YOUR GOAL:
Take the entries below and print only the lines from the one with "const group = new THREE.Group();" through the one with "bpy.context.view_layer.update()", exactly as they stand, both ends included.

RECORDS FOR PROCESSING:
— Start —
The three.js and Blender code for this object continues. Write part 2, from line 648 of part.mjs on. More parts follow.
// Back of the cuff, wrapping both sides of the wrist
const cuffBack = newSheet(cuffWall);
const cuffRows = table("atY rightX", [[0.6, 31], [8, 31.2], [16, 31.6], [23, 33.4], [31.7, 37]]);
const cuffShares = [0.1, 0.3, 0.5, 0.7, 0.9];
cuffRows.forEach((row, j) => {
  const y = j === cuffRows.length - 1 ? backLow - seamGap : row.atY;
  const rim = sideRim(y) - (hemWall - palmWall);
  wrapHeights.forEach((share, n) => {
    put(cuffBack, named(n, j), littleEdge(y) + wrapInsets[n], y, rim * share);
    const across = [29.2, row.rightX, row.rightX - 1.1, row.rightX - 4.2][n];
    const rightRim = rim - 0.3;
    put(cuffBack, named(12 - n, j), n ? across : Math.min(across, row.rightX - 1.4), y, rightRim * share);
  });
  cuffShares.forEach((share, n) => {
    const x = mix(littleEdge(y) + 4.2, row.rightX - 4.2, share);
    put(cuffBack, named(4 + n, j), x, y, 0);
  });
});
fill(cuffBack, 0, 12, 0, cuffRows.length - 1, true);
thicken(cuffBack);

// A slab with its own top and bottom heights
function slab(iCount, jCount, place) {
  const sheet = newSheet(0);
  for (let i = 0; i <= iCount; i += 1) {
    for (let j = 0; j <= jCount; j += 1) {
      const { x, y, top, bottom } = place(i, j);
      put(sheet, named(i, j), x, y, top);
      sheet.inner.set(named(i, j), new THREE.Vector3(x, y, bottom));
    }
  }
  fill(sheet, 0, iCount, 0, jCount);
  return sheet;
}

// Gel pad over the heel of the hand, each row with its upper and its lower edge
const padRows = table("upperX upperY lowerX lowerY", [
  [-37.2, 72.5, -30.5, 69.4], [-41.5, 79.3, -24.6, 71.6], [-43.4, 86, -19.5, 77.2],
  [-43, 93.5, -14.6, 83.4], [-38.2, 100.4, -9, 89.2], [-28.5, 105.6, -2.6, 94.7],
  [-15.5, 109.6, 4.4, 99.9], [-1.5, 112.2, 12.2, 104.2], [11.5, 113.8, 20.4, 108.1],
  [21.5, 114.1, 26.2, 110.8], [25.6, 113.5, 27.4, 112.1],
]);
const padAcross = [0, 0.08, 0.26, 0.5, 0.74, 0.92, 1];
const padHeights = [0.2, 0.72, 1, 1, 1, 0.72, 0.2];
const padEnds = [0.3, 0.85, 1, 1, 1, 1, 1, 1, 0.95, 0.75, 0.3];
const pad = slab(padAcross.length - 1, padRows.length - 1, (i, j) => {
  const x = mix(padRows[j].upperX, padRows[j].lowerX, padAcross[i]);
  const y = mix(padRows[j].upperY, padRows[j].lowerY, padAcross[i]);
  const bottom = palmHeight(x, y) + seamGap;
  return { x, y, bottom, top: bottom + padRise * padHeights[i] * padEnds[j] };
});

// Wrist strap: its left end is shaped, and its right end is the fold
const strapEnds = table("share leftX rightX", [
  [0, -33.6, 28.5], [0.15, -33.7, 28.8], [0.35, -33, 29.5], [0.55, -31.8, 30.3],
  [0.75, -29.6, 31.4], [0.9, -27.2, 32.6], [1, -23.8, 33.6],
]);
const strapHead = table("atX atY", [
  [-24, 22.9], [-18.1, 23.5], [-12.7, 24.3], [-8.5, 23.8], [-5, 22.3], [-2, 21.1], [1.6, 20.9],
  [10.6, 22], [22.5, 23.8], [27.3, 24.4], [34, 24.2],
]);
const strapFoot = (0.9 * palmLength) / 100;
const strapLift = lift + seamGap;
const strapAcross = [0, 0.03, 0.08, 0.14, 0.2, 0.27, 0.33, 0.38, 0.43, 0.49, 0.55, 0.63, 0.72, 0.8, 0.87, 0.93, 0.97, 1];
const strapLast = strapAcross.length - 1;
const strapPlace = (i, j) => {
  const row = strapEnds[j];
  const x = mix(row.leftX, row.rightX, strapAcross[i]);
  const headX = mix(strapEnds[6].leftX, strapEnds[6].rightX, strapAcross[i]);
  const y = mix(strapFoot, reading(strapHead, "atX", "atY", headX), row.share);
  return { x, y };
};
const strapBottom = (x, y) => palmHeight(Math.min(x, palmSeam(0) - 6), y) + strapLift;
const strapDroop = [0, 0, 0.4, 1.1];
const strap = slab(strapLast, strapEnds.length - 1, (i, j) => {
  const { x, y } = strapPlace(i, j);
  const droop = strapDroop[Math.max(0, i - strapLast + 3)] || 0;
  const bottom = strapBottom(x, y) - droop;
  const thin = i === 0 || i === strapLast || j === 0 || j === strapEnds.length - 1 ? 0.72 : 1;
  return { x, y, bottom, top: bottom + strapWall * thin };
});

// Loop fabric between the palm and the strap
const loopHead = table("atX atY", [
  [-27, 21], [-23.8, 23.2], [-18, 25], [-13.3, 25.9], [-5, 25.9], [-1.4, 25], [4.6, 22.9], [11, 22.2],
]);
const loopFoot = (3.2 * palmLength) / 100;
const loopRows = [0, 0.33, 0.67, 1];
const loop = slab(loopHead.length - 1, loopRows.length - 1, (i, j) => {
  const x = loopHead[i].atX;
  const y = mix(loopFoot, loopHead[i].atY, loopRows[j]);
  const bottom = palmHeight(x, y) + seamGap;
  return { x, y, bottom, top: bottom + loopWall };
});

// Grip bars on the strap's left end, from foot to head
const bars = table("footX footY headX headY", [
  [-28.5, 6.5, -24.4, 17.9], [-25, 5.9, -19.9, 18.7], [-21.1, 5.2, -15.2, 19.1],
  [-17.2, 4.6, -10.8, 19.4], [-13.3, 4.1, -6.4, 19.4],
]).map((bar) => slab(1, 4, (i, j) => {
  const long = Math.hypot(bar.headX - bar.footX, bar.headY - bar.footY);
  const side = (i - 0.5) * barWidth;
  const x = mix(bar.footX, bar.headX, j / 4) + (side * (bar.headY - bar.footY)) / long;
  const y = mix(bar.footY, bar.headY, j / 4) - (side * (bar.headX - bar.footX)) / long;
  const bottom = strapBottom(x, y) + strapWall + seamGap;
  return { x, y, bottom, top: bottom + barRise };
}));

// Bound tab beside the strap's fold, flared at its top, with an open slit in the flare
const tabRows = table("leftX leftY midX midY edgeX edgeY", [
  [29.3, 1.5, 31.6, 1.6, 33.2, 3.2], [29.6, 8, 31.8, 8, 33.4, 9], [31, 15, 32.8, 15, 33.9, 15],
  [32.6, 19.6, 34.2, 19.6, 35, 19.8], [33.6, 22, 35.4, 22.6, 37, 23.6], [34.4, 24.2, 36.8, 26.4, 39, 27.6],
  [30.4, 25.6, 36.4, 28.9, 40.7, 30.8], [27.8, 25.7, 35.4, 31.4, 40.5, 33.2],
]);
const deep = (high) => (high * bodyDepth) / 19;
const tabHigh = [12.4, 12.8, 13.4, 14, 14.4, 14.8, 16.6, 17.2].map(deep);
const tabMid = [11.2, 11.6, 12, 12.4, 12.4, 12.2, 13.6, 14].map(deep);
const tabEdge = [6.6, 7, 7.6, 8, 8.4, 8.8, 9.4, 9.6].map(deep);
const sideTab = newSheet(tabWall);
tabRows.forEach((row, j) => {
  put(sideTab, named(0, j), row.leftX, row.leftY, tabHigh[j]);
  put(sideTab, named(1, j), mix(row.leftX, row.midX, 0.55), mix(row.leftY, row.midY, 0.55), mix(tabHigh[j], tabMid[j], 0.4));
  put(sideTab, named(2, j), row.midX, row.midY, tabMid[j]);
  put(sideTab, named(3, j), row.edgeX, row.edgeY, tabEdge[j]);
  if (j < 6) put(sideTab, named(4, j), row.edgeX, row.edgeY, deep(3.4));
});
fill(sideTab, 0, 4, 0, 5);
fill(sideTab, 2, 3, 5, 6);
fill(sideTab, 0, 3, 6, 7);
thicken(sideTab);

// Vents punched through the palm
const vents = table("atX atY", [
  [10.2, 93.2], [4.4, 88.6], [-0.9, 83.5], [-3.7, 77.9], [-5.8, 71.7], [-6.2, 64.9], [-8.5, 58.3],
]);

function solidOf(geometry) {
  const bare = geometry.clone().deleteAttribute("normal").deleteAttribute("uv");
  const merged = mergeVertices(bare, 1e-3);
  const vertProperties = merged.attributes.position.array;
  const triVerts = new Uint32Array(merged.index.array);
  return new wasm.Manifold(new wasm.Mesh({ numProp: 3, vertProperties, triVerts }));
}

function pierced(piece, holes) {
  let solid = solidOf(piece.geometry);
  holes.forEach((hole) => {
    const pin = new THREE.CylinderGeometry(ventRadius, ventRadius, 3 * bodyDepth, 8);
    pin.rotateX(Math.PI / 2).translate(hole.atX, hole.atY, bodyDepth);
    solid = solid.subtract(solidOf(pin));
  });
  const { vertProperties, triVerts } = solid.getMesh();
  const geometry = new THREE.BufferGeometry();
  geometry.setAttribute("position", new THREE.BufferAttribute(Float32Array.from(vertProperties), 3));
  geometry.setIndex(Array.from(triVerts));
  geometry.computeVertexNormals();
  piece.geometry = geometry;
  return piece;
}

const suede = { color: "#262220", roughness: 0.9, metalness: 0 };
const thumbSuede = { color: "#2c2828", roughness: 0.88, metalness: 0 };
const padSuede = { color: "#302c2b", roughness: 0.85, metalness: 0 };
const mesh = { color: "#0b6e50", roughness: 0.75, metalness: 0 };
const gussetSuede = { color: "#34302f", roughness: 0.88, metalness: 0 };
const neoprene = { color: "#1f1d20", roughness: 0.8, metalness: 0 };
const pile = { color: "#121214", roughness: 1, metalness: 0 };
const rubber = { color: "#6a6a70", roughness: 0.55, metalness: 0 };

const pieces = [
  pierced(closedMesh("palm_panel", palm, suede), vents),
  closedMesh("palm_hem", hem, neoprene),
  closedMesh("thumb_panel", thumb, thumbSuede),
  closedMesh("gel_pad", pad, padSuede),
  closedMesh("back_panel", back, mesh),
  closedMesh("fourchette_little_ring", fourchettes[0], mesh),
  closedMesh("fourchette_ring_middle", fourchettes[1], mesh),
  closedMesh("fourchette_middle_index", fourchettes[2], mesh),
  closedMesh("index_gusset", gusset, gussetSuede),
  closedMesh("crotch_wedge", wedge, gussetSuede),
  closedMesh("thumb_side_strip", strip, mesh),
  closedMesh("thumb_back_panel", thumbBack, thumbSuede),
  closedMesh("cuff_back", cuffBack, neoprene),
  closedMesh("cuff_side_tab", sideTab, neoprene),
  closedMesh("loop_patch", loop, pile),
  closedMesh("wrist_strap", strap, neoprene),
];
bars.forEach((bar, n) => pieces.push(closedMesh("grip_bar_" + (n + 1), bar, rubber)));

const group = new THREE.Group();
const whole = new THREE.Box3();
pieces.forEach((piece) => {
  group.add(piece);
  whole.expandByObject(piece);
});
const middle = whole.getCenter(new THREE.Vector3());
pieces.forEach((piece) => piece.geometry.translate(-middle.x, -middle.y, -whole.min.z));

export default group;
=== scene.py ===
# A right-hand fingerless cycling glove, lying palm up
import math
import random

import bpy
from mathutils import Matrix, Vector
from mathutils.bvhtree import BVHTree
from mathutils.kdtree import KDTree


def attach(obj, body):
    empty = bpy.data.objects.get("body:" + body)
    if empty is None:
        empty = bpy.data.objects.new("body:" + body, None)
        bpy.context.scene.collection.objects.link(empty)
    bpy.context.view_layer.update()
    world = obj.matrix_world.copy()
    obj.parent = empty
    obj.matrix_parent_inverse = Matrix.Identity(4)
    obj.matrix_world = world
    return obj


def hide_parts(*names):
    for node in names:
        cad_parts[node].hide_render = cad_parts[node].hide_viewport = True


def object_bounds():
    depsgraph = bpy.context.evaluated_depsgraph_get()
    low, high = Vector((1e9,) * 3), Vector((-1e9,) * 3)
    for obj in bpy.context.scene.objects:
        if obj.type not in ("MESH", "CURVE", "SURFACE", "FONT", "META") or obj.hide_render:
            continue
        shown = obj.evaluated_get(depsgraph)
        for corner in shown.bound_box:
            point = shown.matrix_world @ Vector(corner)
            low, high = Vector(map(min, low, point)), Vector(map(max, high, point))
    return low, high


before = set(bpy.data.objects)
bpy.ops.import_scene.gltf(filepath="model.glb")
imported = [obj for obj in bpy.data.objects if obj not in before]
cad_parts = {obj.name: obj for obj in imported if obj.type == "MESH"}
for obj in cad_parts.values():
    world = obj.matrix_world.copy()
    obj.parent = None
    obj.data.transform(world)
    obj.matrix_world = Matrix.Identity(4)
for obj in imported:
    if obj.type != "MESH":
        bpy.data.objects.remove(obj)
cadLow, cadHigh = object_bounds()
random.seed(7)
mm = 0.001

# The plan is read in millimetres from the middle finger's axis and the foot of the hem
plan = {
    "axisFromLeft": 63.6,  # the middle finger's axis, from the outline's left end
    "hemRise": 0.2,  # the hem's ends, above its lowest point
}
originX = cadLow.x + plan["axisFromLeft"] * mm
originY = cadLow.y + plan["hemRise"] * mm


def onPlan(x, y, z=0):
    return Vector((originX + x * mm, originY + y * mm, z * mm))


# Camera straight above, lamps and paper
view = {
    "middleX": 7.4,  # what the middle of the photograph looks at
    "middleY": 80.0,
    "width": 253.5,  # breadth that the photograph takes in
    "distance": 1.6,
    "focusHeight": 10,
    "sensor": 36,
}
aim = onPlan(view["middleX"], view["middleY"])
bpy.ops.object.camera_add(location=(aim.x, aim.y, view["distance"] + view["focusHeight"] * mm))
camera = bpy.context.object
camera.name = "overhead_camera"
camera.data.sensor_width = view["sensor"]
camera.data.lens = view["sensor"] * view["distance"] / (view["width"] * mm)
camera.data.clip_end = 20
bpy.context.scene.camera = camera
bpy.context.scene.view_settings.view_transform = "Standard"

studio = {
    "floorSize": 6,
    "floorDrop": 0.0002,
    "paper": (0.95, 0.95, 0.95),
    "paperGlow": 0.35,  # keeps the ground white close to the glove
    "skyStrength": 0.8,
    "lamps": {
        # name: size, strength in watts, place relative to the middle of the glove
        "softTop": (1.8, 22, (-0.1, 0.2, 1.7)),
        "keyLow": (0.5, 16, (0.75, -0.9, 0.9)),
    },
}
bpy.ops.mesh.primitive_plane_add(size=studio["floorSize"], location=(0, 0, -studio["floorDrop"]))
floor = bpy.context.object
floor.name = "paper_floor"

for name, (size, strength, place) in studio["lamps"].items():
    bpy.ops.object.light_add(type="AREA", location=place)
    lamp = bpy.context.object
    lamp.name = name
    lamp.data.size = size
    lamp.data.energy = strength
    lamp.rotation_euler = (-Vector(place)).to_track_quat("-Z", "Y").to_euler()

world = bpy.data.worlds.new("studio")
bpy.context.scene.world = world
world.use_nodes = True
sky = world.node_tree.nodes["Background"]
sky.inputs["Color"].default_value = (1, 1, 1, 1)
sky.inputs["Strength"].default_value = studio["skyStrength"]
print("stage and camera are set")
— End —
— Start —
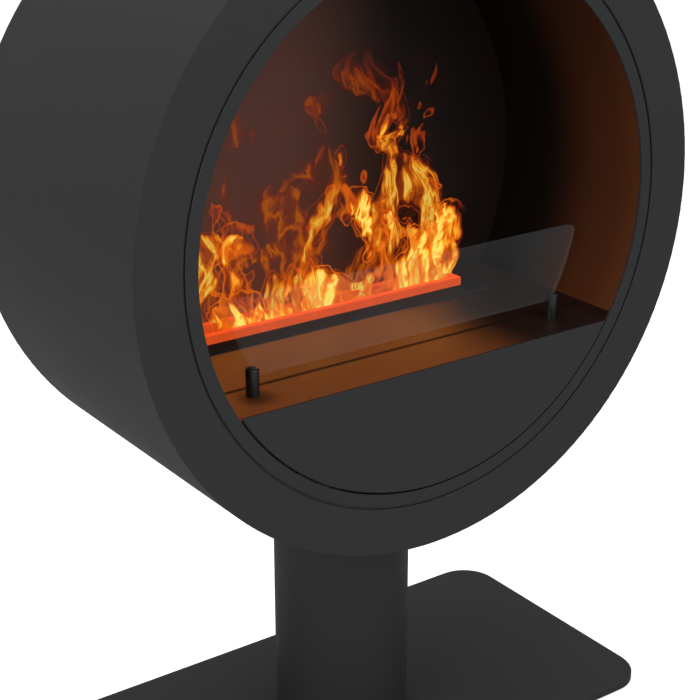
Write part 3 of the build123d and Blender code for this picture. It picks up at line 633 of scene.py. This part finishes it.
— End —
— Start —
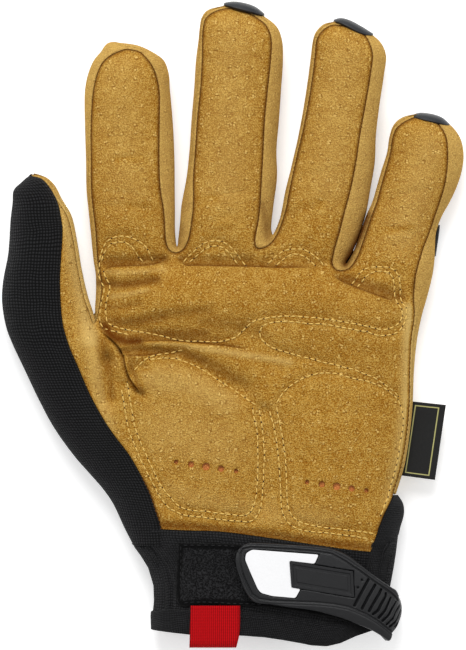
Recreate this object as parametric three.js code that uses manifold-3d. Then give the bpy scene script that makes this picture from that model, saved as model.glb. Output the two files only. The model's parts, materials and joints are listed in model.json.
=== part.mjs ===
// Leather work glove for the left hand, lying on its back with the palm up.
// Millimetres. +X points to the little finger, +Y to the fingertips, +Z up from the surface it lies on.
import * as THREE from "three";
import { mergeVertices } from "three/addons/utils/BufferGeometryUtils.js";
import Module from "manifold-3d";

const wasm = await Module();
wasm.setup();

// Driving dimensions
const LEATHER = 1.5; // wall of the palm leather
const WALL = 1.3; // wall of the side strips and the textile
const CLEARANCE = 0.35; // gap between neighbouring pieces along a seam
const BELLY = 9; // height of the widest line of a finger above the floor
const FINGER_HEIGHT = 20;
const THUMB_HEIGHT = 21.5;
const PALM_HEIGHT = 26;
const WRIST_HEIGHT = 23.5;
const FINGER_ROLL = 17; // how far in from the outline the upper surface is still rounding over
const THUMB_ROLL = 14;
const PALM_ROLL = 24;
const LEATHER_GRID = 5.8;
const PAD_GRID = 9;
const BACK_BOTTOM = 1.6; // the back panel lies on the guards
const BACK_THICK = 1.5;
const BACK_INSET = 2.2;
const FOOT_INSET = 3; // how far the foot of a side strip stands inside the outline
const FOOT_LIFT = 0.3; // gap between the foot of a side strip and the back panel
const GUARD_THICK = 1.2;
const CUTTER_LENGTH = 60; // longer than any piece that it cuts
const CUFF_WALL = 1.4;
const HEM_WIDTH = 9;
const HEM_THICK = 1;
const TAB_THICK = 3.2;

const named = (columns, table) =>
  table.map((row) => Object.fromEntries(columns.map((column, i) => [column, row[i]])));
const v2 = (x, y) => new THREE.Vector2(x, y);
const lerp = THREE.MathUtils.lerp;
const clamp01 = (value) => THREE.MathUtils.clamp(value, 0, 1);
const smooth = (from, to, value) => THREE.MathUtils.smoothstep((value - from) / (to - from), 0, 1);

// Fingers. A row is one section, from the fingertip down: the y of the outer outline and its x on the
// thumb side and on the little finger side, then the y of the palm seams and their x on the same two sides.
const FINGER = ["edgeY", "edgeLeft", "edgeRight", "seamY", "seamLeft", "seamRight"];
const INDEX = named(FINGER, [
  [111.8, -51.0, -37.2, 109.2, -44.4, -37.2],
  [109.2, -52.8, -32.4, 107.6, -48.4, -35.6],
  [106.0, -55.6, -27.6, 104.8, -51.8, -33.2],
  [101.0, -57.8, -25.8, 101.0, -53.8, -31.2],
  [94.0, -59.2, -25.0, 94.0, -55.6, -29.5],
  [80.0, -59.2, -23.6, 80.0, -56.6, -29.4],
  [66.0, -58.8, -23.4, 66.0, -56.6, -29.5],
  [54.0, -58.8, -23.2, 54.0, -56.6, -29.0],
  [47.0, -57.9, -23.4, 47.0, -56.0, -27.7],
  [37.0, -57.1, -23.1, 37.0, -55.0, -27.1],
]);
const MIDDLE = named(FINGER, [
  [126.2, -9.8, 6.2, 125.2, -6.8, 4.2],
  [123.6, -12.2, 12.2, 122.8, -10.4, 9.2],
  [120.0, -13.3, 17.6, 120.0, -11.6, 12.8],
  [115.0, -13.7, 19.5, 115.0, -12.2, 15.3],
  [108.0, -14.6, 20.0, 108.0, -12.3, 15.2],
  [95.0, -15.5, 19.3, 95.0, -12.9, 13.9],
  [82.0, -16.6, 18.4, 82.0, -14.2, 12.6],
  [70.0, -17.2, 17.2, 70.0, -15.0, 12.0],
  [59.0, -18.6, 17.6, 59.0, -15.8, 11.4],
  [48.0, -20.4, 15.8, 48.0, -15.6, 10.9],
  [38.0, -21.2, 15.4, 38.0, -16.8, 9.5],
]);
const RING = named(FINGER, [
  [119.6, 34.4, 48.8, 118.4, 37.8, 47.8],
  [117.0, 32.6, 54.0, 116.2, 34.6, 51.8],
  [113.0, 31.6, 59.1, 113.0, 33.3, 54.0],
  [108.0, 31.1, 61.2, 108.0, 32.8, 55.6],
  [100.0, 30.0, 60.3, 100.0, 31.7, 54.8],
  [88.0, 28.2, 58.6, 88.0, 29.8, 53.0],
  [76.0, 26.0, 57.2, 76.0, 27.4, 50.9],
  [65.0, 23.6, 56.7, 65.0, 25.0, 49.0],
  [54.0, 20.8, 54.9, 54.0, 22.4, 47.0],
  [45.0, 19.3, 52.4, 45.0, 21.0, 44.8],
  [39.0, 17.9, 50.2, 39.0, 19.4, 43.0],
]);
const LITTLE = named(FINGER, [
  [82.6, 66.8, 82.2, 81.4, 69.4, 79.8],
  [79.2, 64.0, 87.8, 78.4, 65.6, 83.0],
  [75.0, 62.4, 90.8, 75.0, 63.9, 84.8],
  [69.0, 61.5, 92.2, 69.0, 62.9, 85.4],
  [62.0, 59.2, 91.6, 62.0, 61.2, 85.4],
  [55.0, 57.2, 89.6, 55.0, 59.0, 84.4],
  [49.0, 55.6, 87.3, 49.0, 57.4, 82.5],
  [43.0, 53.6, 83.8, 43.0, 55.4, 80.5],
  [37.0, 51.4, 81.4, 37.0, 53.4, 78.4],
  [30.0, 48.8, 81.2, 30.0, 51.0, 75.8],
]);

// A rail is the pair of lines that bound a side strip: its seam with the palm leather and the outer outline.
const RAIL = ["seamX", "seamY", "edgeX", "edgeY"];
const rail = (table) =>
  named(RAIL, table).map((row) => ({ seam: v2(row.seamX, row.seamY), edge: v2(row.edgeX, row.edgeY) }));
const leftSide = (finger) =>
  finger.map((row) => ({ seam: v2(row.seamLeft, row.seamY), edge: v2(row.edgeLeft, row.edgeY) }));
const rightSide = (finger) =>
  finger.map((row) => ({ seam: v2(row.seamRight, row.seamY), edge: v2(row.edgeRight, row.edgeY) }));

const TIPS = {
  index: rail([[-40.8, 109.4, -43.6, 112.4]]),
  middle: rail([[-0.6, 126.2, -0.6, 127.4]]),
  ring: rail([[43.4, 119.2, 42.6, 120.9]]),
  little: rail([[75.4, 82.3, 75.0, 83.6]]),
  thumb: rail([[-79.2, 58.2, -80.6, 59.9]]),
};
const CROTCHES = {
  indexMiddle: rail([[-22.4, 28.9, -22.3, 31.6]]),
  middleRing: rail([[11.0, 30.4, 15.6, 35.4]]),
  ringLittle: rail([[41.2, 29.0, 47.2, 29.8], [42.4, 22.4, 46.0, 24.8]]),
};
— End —
SOLUTION TO THIS TASK:
const group = new THREE.Group();
const whole = new THREE.Box3();
pieces.forEach((piece) => {
  group.add(piece);
  whole.expandByObject(piece);
});
const middle = whole.getCenter(new THREE.Vector3());
pieces.forEach((piece) => piece.geometry.translate(-middle.x, -middle.y, -whole.min.z));

export default group;
=== scene.py ===
# A right-hand fingerless cycling glove, lying palm up
import math
import random

import bpy
from mathutils import Matrix, Vector
from mathutils.bvhtree import BVHTree
from mathutils.kdtree import KDTree


def attach(obj, body):
    empty = bpy.data.objects.get("body:" + body)
    if empty is None:
        empty = bpy.data.objects.new("body:" + body, None)
        bpy.context.scene.collection.objects.link(empty)
    bpy.context.view_layer.update()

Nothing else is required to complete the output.